Во-вторых и в-главных, «Москва – Петушки» – это произведение достаточно сложного жанра. Это действительно поэма, которая рассчитана на самом деле только на одну читательскую реакцию, мне кажется – на узнавание. А для того, чтобы узнать, чтобы это понять, надо это прожить, надо много проехать в этих электричках, поняв мир этой электрички. Нужно понять, каким образом тема железной дороги в России эволюционировала от «Анны Карениной», где она является главным лейтмотивом, до «Москвы – Петушков»; каким образом курьерский поезд превратился в эту советскую колбасную или просто зелёную и длинную электричку – грязную, заплёванную, заблёванную, алкогольную. Почему эта электричка стала главным национальным топосом, почему вся страна превратилась в одно большое Подмосковье, которое живёт рядом с чем-то богатым и грандиозным и никогда этого Кремля не видело, потому что видит только Курский вокзал.
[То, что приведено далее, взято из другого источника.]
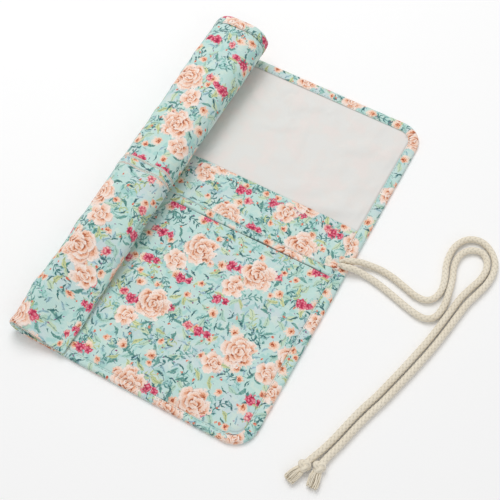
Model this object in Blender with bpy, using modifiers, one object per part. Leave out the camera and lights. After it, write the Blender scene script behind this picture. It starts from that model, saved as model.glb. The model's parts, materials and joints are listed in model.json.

Что такое Курский вокзал? Это тот портал, через который можно пройти в настоящую Россию. Мир электрички «Москвы – Петушков» – это и есть самый точный портрет России, какой она стала в 60-е годы.
И надо вам сказать (хотя это написано в самом конце 60-х, насколько я помню, в 1969 году), самое высокое достижение Ерофеева заключается в том, что эти электрички абсолютно не изменились. Он открыл новый топос: вместо птицы-тройки образовалась грязная подмосковная электричка, в которой народ без определённых занятий едет в алкогольных мечтах – в мечтах о своей собственной стране, о независимости, о том, как он напишет Гомулке, о том, как он напишет письмо Моше Даяну. В речениях этого народа переплетаются абсолютно ксенофобские страхи перед заграницей, где нет подлинной духовности ни по одну сторону, ни по другую. Там воплотились какие-то цитаты из школьной литературы, из школьных сочинений, из газет, из фольклора – частично выдуманного, частично фальсифицированного, частично уцелевшего. То есть это страшная языковая каша. Библия там часто цитируется. Это сознание, в котором в алкогольном бреду слились все веры, все цитаты. Тоталитарный дискурс, религиозный, коммунистический, царский – всё это страшно смешалось и образовало какую-то бесконечно печальную, но по-своему прекрасную какофонию.
Вот эту какофонию зафиксировал Ерофеев. Он на этом языке написал свою поэму, где высокое и низкое перемешаны, где высокое погружено, заглублено в это низкое, тонет, плавает в нём. И в результате мы получили настоящий русский пейзаж – пейзаж, полный мусора, а среди этого мусора обломки какой-то благородной когда-то мебели, благородных когда-то цитат. Эта поэма, конечно, трагическая, глубоко трагическая. Но в том-то и дело, что глубоко трагическая поэма могла быть в это время написана только абсолютно ёрническим языком.
И вот что ещё очень принципиально у Венедикта Ерофеева. Я говорил как-то, что он, наверное, по-моему, самый точный, пожалуй, даже копия, пожалуй, реинкарнация Василия Васильевича Розанова. Почему? Я говорил уже, что в мире 70-80-х очень многое копировало русский Серебряный век: Петрушевская была воплощением Даниила Андреева, то есть Леонида Андреева… Блока только не было, написал об этом Станислав Рассадин, но, может быть, где-то он угадывался. Окуджава был, я думаю, таким Блоком.